How to Grow the Kitchen Garden Herb Basil (Ocimum Basilicum)
Learn how to grow the kitchen garden herb, basil.
Ocimum basilicum, to give it's Sunday name. is widely used throughout the world, and has many different cultivars, each with a slightly different flavour.
Originally from India, basil is often referred to as "the king of herbs", largely due to its name. Basileus is Greek for king.
Basil is such an amazingly versatile herb. It can be used in loads of different culinary dishes, and is delicious with tomato-basedItalian cooking.
Sweet basil tastes quite different to the normal basil, so you may want to consider growing sweet basil if this type of cooking appeals to you - tomato based sauces from the Mediterranean basin are greatly enhanced by the addition, at the end of cooking time, of sweet basil.
Growing basil is easy too. If you don't have a garden, you can grow your basil seeds in a pot on a sunny window shelf or anywhere else in the house that gets lots of light. An equator-facing window or terrace is ideal
A little light, warmth, compost and water to get your basil seeds off to a flying start.
How to Grow Basil
Position
Any sheltered spot that gets 6 - 8 hours of sunlight a day, is perfect for growing basil. Frost and cold winds will kill your plants.
Location
If growing in pots, fill the pots with a good general purpose compost and scatter a few seeds on the surface. Cover with a very thin layer of compost (to the depth of the seed) and water in well.
Soil preparation
Tilth the ground well so break up the surface and remove weeds and stones. Add a good general purpose fertilizer to the soil before planting basil seeds.
Planting
Your basil seeds should germinate about a week after planting. Thin them out to 6" apart. If you are careful, you can transplant the seedlings for use elsewhere.
Watering and fertilizing
Watering once a week should be sufficient unless the temperatures soar, in which case they are more likely to dry out quickly. More plants die from overwatering than underwatering.

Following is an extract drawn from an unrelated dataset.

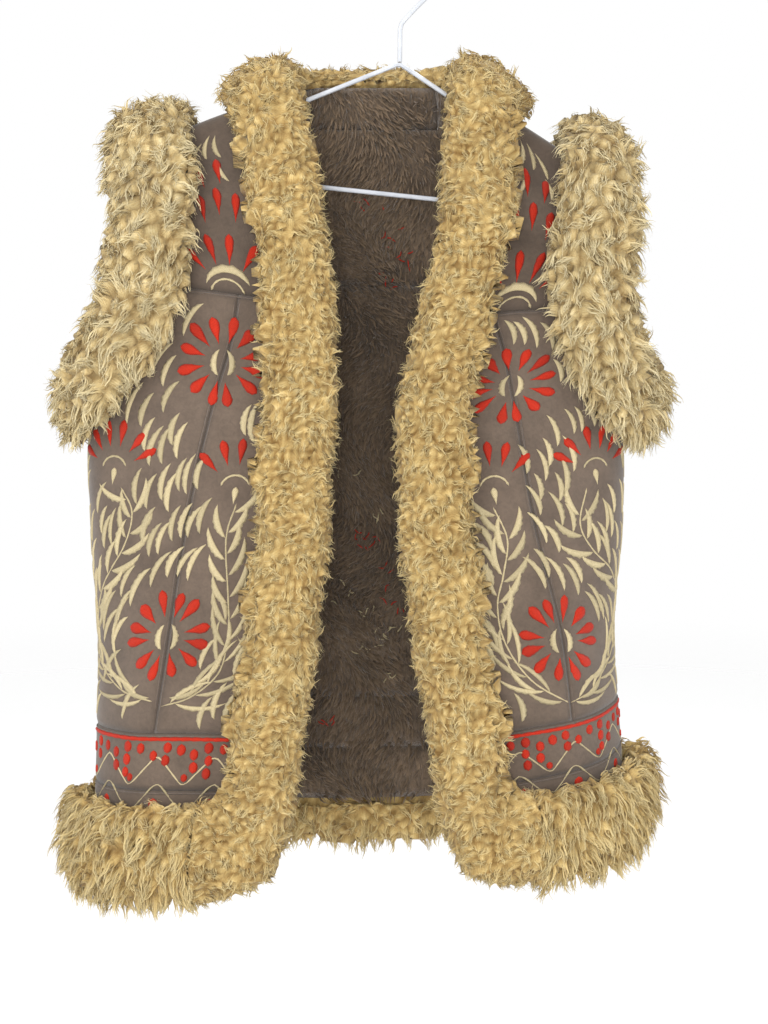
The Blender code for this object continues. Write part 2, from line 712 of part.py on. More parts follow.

Feed your basil herb plants monthly with a general purpose fertilizer, if your soil is insufficient in nutrients.
Using your basil
Pinch off flower heads as they appear to extend the growing season.
Basil are annuals so will only grow for one season, although some cultivars are perennial in warm climates.
Use as needed. Simply snip off a portion of the plant for use in the kitchen. It will regrow, bushier than before, so use as often as possible.
Harvesting
Snip the whole plant off at the base at the end of the season, and hang upside down in a warm, airy room to dry.
It takes about a week to dry out enough for storage. Check by bending the stem. If its snaps off, it's ready.
Remove the dried leaves, break them up into little pieces, and bottle for future use in an aritight container.
The leaves can also be frozen instead of drying.
Basil Seed Saving
if you allow your plant to go to flower, the stem will become woody, the plant will mature and the leaves will lose a lot of their pungency. If you live in a cooler climate, at this stage the basil plant is coming to end of its life anyway, and now is a good time to allow the seed to set in their pods. Mature basil seeds are dark brown in color.
You can then save the seed for growing next year.
Storing basil
If you pick more fresh basil from your kitchen garden that what you can use right away, simply pop your washed and dried cut leaves into a plastic bag and place in the refrigerator, where it will keep for longer.
Else you can chop them up, spread them out onto a tray so that each chopped part is separated as much as possible from its neighbor, and pop the tray into the freezer.
When it has frozen, simply put the lot into a freezer bag, and seal. if you freeze without separating it first, you will find that it has all congealed together when you come to use it.
While drying basil, as outlined above, is the easiest way of all, you will find that it loses a lot of its flavours when you come to reconstitute it in cooking.
Basil cultivars
While all basils have a basic pungent taste not dissimilar to cloves, several cultivars have distinctive additions.
Lemon basil has a decidedly citric flavour, sweet basil is sweet like sugar, licorice basil tastes of aniseed, cinnamon basil tastes of cinnamon and the list goes on.
Check out the Wikipedia list of basil cultivars and their uses in various world-wide cuisines.
All in, there are over 30 cultivars for you to choose from, but all of the will carry the name Ocimum basilicum, which is handy to know should you ever shop in foreign countries where the name 'basil' is not used.
In Spanish, basil is known as albahaca, but if you were buying seeds the packet should still say Ocimum basilicum.